SCOTTSDALE, Ariz.--April 20, 2005--MBA Holdings, Inc. (OTCBB: MBAH) Scottsdale, Arizona, this news release is to clarify the recent actions by its Board of Directors, it has accepted the request of Cactus Family Investments, LLC ("Cactus") to convert 460,000 shares of the Company's Class A Preferred shares into 46,000,000 common shares. It also has accepted the offer of Cactus Family Investments, LLC to return of the remaining Class A Preferred shares to the Corporation as a contribution of capital by Cactus. The Board directed that the Class A Preferred shares received should be cancelled. This action eliminated the balance of the Class A Convertible Preferred shares that would have been convertible into 156,000,000 common shares. Cactus Family Investments, LLC is controlled by Gaylen and Judy Brotherson, the CEO and Vice President & Secretary of the Company.

In addition, the Board of Directors authorized the creation of a Class B Preferred Stock of 3,000,000 shares. Each such Preferred Stock share shall be assigned the voting power of one hundred (100) voting shares for each Preferred Stock share. The Class B Preferred shares are not be convertible into common shares.
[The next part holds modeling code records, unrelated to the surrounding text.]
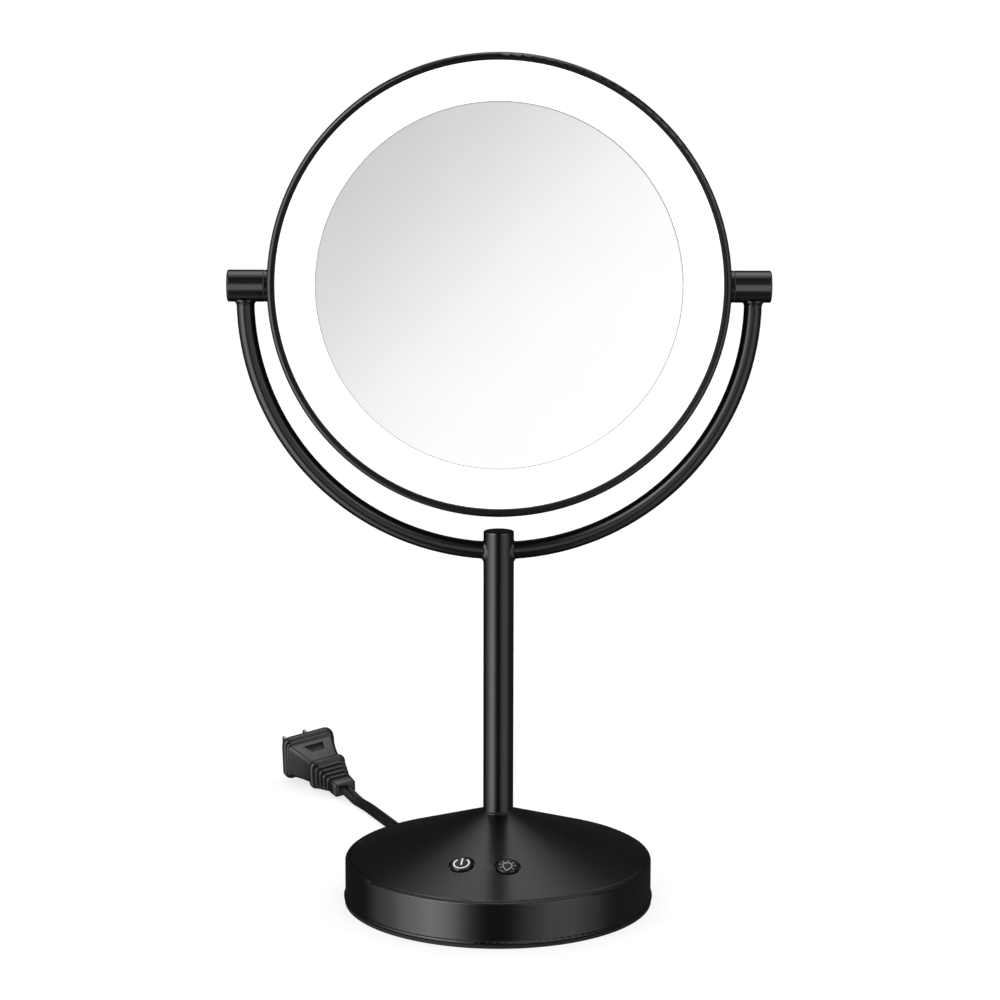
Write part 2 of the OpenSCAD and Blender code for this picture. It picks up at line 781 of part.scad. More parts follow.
module power_cord() {
    n = len(cord_outline);
    last = n * (len(cord_frames) - 1);
    color(black) polyhedron(
        points = [for (m = cord_frames, p = cord_outline) on_frame(m, p)],
        faces = concat(
            [[for (i = [0 : n - 1]) i]], [[for (i = [n - 1 : -1 : 0]) last + i]],
            [for (k = [0 : n : last - n], i = [0 : n - 1]) let (j = (i + 1) % n)
                [k + i, k + n + i, k + n + j, k + j]]));
}

module cord_grommet() {
    flange_round = 1.2;
    flange = 1.8;
    collar = 1.1;
    round_at = [grommet_flange_r - flange_round, flange - flange_round];
    color(black) rotate([0, 0, cord_angle])
        translate([0, base_r, grommet_z]) rotate([-90, 0, 0]) difference() {
        rotate_extrude() {
            square([grommet_flange_r, round_at[1]]);
            square([round_at[0], flange]);
            intersection() {
                translate(round_at) circle(r = flange_round);
                square([grommet_flange_r, flange]);
            }
            translate([0, -cover_t - collar - 0.3]) square([grommet_neck_r - 0.05, cover_t + collar + 0.3]);
            translate([0, -cover_t - collar - 0.3]) square([grommet_flange_r, collar]);
        }
        translate([0, 0, -5]) linear_extrude(10)
            rounded_rect(2 * (conductor_x + conductor_r) + 0.2, 2 * conductor_r + 0.2, conductor_r + 0.05);
    }
}

// Rounded slab of the plug, standing across the cord at distance y.
module plug_slab(y, t, w, h, r) {
    translate([0, y + t, 0]) rotate([90, 0, 0]) linear_extrude(t) rounded_rect(w, h, r);
}

module plug_body() {
    end_t = 7.5;
    collar = [21.5, 17];
    collar_y = 20.6;
    collar_t = 3.6;
    neck = [12, 9];
    rib_count = 4;
    rib_t = 1.6;
    rib_pitch = 3.1;
    rim_step = 1.6;
    color(black) at_plug() difference() {
        union() {
            plug_slab(0, end_t, 13, plug_end_h, 1.5);
            plug_slab(end_t - 0.5, collar_y - end_t + 1, neck[0], neck[1], 2);
            for (i = [0 : rib_count - 1])
                plug_slab(end_t + 1 + i * rib_pitch, rib_t, 14.2 + 1.5 * i, 9.8 + 1.5 * i, 2.6);
            plug_slab(collar_y, collar_t, collar[0], collar[1], 3.5);
            hull() {
                plug_slab(collar_y + collar_t - 0.5, 0.5, 18.5, 14, 2.5, $fn = 32);
                plug_slab(plug_len - flange_t, 0.5, 27, 19, 2.5, $fn = 32);
            }
            plug_slab(plug_len - flange_t, flange_t, plug_w - 2 * rim_step, plug_h - 2 * rim_step, 3);
            plug_slab(plug_len - flange_t + rim_step, flange_t - rim_step, plug_w, plug_h, 4);
        }
        for (i = [0, 1]) blade_box(i, 0.05, blade_len + blade_root);
    }
}

// Space of one blade, from its root inside the plug's face.
module blade_box(i, gap, len) {
    x = (i - 0.5) * blade_gap - blade_t / 2;
    translate([x - gap, plug_len - blade_root - gap, -blade_w[i] / 2 - gap])
        cube([blade_t + 2 * gap, len + gap, blade_w[i] + 2 * gap]);
}

module plug_blades() {
    tip_hole_r = 1.6;
    color(steel) at_plug() for (i = [0, 1]) difference() {
        blade_box(i, 0, blade_len + blade_root);
        translate([(i - 0.5) * blade_gap, plug_len + blade_len - 4.5, 0]) rotate([0, 90, 0])
            cylinder(h = 2 * blade_t, r = tip_hole_r, center = true, $fn = 32);
    }
}

// ---------- output ----------

head_ring();
bezel(true);  // front_bezel
bezel(false);  // rear_bezel
diffuser(true);  // front_diffuser
diffuser(false);  // rear_diffuser
front_mirror();
rear_mirror();
mirror_tape(true);  // front_mirror_tape
mirror_tape(false);  // rear_mirror_tape
centre_frame();
led_board(true);  // front_led_board
led_board(false);  // rear_led_board
leds(true);  // front_leds
leds(false);  // rear_leds
reflector(true);  // front_reflector
reflector(false);  // rear_reflector
head_screws();
pivot_shaft(-1);  // pivot_shaft_left
pivot_shaft(1);  // pivot_shaft_right
pivot_nuts();
head_wire();
pivot_barrel(-1);  // pivot_barrel_left
pivot_barrel(1);  // pivot_barrel_right
barrel_cap(-1);  // barrel_cap_left
barrel_cap(1);  // barrel_cap_right
friction_washers();
spring_washers();
yoke_tube();
post_tube();
post_cap();
stand_wire();
at_base() base_cover();
post_bushing();
post_nut();
at_base() base_weight();
at_base() bottom_plate();
at_base() foot_pad();
at_base() base_screws();
at_base() weight_screws();
at_base() button_cap(-button_angle);  // power_button_cap
at_base() button_icon(-button_angle) power_mark();  // power_icon
at_base() plunger(-button_angle);  // power_plunger
at_base() button_guide(-button_angle);  // power_guide
at_base() switch_body(-button_angle);  // power_switch
at_base() switch_board(-button_angle);  // power_switch_board
at_base() button_cap(button_angle);  // brightness_button_cap
at_base() button_icon(button_angle) bulb_mark();  // brightness_icon
at_base() plunger(button_angle);  // brightness_plunger
at_base() button_guide(button_angle);  // brightness_guide
at_base() switch_body(button_angle);  // brightness_switch
at_base() switch_board(button_angle);  // brightness_switch_board
at_base() driver_board();
at_base() transformer();
at_base() capacitors();
at_base() board_chips();
at_base() base_wires();
at_base() cord_grommet();
at_base() power_cord();
at_base() plug_body();
at_base() plug_blades();
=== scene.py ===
"""Looks of the lighted vanity mirror: materials, finer visible pieces, studio and camera."""
import json
import math

import bmesh
import bpy
from mathutils import Matrix, Quaternion, Vector


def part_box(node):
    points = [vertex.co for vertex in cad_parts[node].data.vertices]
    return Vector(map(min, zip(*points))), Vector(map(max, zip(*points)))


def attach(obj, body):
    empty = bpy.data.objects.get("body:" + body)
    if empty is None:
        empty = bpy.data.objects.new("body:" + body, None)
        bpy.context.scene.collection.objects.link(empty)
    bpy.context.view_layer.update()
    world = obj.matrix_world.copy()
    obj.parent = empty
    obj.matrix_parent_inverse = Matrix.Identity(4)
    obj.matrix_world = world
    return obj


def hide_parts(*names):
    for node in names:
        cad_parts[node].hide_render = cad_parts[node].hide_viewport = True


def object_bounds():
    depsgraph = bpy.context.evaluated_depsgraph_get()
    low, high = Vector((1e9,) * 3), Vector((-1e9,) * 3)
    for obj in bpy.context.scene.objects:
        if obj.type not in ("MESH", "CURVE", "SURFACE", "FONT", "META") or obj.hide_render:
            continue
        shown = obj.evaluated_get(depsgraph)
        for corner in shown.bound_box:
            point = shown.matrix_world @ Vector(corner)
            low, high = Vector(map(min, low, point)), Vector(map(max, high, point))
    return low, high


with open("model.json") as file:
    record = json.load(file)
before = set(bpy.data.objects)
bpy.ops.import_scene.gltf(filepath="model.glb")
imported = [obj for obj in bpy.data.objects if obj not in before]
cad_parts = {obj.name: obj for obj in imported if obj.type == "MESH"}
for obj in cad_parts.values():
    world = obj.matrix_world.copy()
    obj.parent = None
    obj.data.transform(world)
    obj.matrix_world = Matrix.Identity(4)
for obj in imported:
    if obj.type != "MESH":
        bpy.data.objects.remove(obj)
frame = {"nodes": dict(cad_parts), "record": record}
cad_box = [list(v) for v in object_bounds()]
nodes = frame["nodes"]
record = frame["record"]
MM = 0.001


# ---------- places taken from the CAD ----------

def lo(node):
    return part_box(node)[0]


def hi(node):
    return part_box(node)[1]


pivot = Vector((0, 0, (lo("head_ring").z + hi("head_ring").z) / 2))
barrel_r = (hi("pivot_barrel_left").z - lo("pivot_barrel_left").z) / 2
post_r = hi("post_tube").x
glass_r = hi("front_mirror").x
mounts = {m["name"]: m for m in record["mounts"]}


# ---------- node materials ----------

def new_material(name):
    mat = bpy.data.materials.new(name)
    mat.use_nodes = True
    tree = mat.node_tree
    shader = next(n for n in tree.nodes if n.type == "BSDF_PRINCIPLED")
    return mat, tree, shader


def link(tree, a, b):
    tree.links.new(a, b)


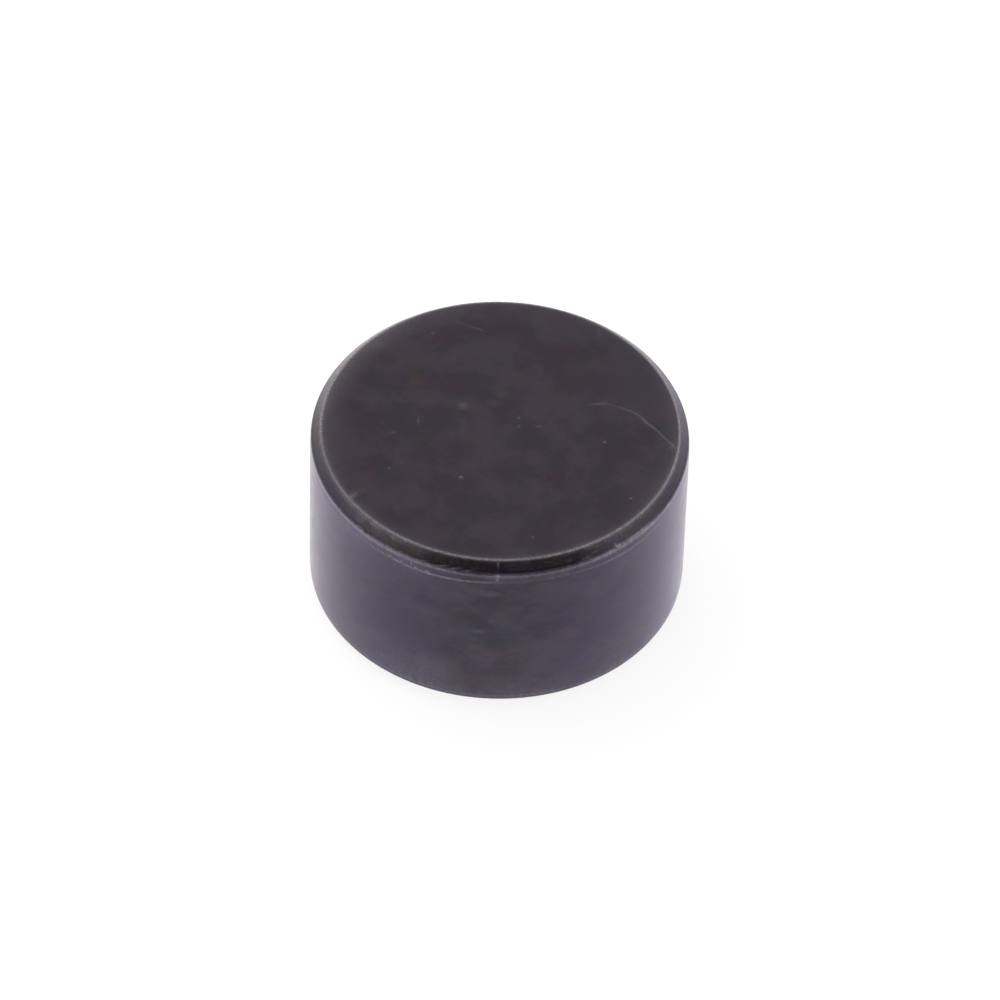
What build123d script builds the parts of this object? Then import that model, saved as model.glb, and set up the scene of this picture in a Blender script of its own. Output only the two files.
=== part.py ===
from build123d import *
import os

# Valve shim: one hardened steel slug, turned and ground all over, the same at both ends.
# Sizes are in millimetres. +Z runs along the axis, and the origin is the centre of the lower face.

# Ground outside wall, and the lapped faces that set the valve clearance
outside_diameter = 7.48
thickness = 4.00

# Chamfer round each face, close to 45 degrees
chamfer_width = 0.19
chamfer_height = 0.20

# Shallow lead-in between the chamfer and the full diameter, so that the shim drops into its seat
lead_in_height = 0.25
lead_in_inset = 0.008

# Worn edges: the face's rim, and the shoulder between the chamfer and the lead-in
rim_radius = 0.06
shoulder_radius = 0.14


def edge_line():
    """Corners of the upper edge, from the face's rim down to the full diameter, as radius and height."""
    wall = outside_diameter / 2
    shoulder = wall - lead_in_inset
    rim = shoulder - chamfer_width
    shoulder_height = thickness - chamfer_height
    return [
        (rim, thickness),
        (shoulder, shoulder_height),
        (wall, shoulder_height - lead_in_height),
    ]


def half_section():
    """The section on one side of the axis, with the worn edges rounded."""
    upper = edge_line()
    lower = [(radius, thickness - height) for radius, height in reversed(upper)]
    outline = Polyline((0, thickness), *upper, *lower, (0, 0), close=True)
    section = make_face(outline)

    rim, shoulder, _ = upper
    section = rounded(section, [rim, lower[-1]], rim_radius)
    return rounded(section, [shoulder, lower[-2]], shoulder_radius)


def rounded(section, corners, radius):
    """The section with the corners at these places rounded."""
    chosen = [section.vertices().sort_by_distance(corner)[0] for corner in corners]
    return fillet(chosen, radius)


def valve_shim():
    """The half section turned about the axis."""
    upright = Plane.XZ * half_section()
    return revolve(upright, axis=Axis.Z)


os.makedirs("parts", exist_ok=True)
shim = valve_shim()
shim.label = "valve_shim"
export_step(shim, "parts/valve_shim.step")
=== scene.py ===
import math
import random

import bpy
import numpy as np
from mathutils import Matrix, Vector
from mathutils.geometry import delaunay_2d_cdt


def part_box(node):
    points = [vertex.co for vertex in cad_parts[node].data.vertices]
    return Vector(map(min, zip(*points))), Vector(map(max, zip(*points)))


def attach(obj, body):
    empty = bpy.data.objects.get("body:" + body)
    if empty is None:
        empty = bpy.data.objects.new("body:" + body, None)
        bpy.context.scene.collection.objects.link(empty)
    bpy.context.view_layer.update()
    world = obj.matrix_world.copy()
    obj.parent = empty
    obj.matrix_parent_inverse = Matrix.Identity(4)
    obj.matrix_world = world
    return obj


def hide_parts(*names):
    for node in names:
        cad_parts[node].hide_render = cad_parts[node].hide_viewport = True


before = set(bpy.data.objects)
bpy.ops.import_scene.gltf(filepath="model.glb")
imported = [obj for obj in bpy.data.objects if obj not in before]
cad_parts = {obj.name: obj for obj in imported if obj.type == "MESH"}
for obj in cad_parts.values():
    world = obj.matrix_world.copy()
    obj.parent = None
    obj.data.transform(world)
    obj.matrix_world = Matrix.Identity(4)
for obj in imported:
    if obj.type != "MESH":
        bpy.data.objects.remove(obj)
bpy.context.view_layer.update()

# Lengths of the shim are in millimetres here, and MM turns them into the frame's metres.
# An azimuth is in degrees, from the front (-Y) and growing towards +X.
MM = 0.001
_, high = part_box("valve_shim")
WALL = high[0] / MM
THICKNESS = high[2] / MM

# The edge of each end, as in the solid
CHAMFER_WIDTH = 0.19
CHAMFER_HEIGHT = 0.20
LEAD_IN_HEIGHT = 0.25
LEAD_IN_INSET = 0.008
RIM_RADIUS = 0.06
SHOULDER_RADIUS = 0.14
SHOULDER = WALL - LEAD_IN_INSET
RIM = SHOULDER - CHAMFER_WIDTH
SHOULDER_HEIGHT = THICKNESS - CHAMFER_HEIGHT
WALL_HEIGHT = SHOULDER_HEIGHT - LEAD_IN_HEIGHT

# Steps round the shim
STEPS = 1200
AZIMUTH = np.arange(STEPS) * (360 / STEPS)
TURN = np.radians(AZIMUTH)


def wander(seed, fewest, most):
    """A smooth closed wave round the shim, -1 to 1, with this few to this many swings."""
    rng = random.Random(seed)
    total = np.zeros(STEPS)
    for swings in range(fewest, most + 1):
        total += rng.uniform(0.5, 1) * np.sin(swings * TURN + rng.uniform(0, 2 * math.pi))
    return total / np.abs(total).max()


def by_azimuth(*stops):
    """A value at each step, in straight runs between stops of (azimuth, value)."""
    azimuths = [azimuth for azimuth, _ in stops]
    values = [value for _, value in stops]
    return np.interp(AZIMUTH, azimuths, values, period=360)


def degrees_from(azimuth):
    """How far each step is from this azimuth, from -180 to 180."""
    return (AZIMUTH - azimuth + 180) % 360 - 180


class Row:
    """A ring of points round the shim, with a radius, a height, wear and tint at each step."""

    def __init__(self, radius, height, wear=0.0, tint=0.0):
        self.radius = np.zeros(STEPS) + radius
        self.height = np.zeros(STEPS) + height
        self.wear = np.zeros(STEPS) + wear
        self.tint = np.zeros(STEPS) + tint


def rows_between(first, last, count, tint=0.0):
    """Rows spaced evenly between two, without wear."""
    rows = []
    for k in range(1, count + 1):
        share = k / (count + 1)
        radius = first.radius + (last.radius - first.radius) * share
        height = first.height + (last.height - first.height) * share
        rows.append(Row(radius, height, tint=tint))
    return rows


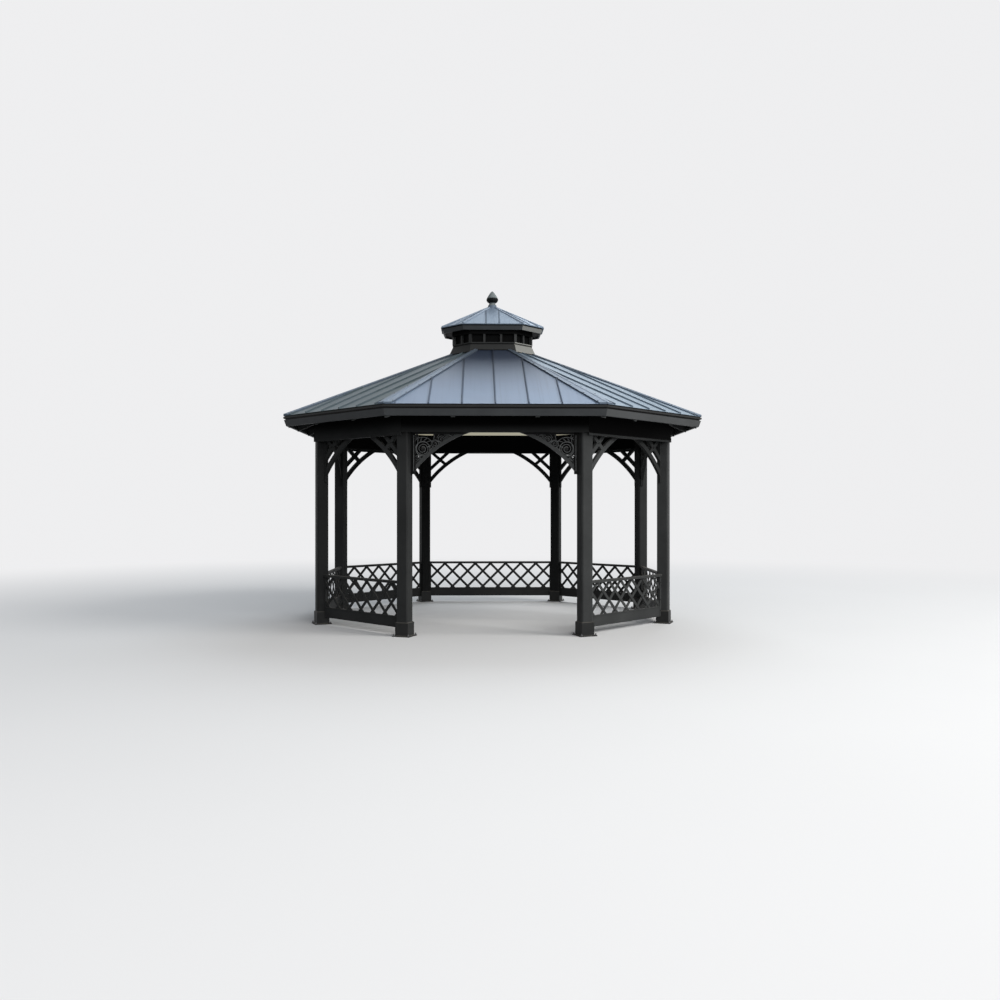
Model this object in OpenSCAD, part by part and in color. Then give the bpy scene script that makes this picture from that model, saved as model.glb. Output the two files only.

Cactus has offered to accept 2,000,000 shares of the Class B Preferred Stock in return for $317,382.50 of past due rent payments that are due to Cactus. The Board of Directors approved the acceptance of this exchange. This action improved the Company's working capital position by replacing approximately $317,000 of current liabilities with equity.

In a related action, Board of Directors has approved the filing of an amendment to the Company's Articles of Incorporation to provide fewer Common Stock shares to be used for future acquisitions by the Company. The amendment provides that the total authorized Common Stock shares will be reduced from the current authorized level of 800,000,000 to 350,000,000. The Company does not believe that more than 175,000,000 new shares may be needed to purchase the number and size of companies it wishes to acquire.

The Board has authorized the Company's Officers to prepare and file the necessary reports of its actions and has directed that the approval of the amendment by the Company's shareholders be sought in due course.

The Company also reported that it had completed the total acquisition of Blue Sky Motorcycle Rentals, Inc. that had been announced earlier and has made the requisite public disclosure of that transaction through the filing of Form 8K with the SEC.

"Safe Harbor" statement under the Private Securities Litigation Reform Act of 1995: Except for the historical information contained herein, the matters discussed in this press release are forward-looking statements that involve risks and uncertainties, including but not limited to business conditions and the amount of growth in the insurance or associated automotive industries and general economy, competitive factors, and other risks detailed from time to time in the Company's SEC reports, including but not limited to its annual report on Form 10-K and its quarterly reports on Forms 10-Q. The Company does not undertake any obligation to update forward-looking statements.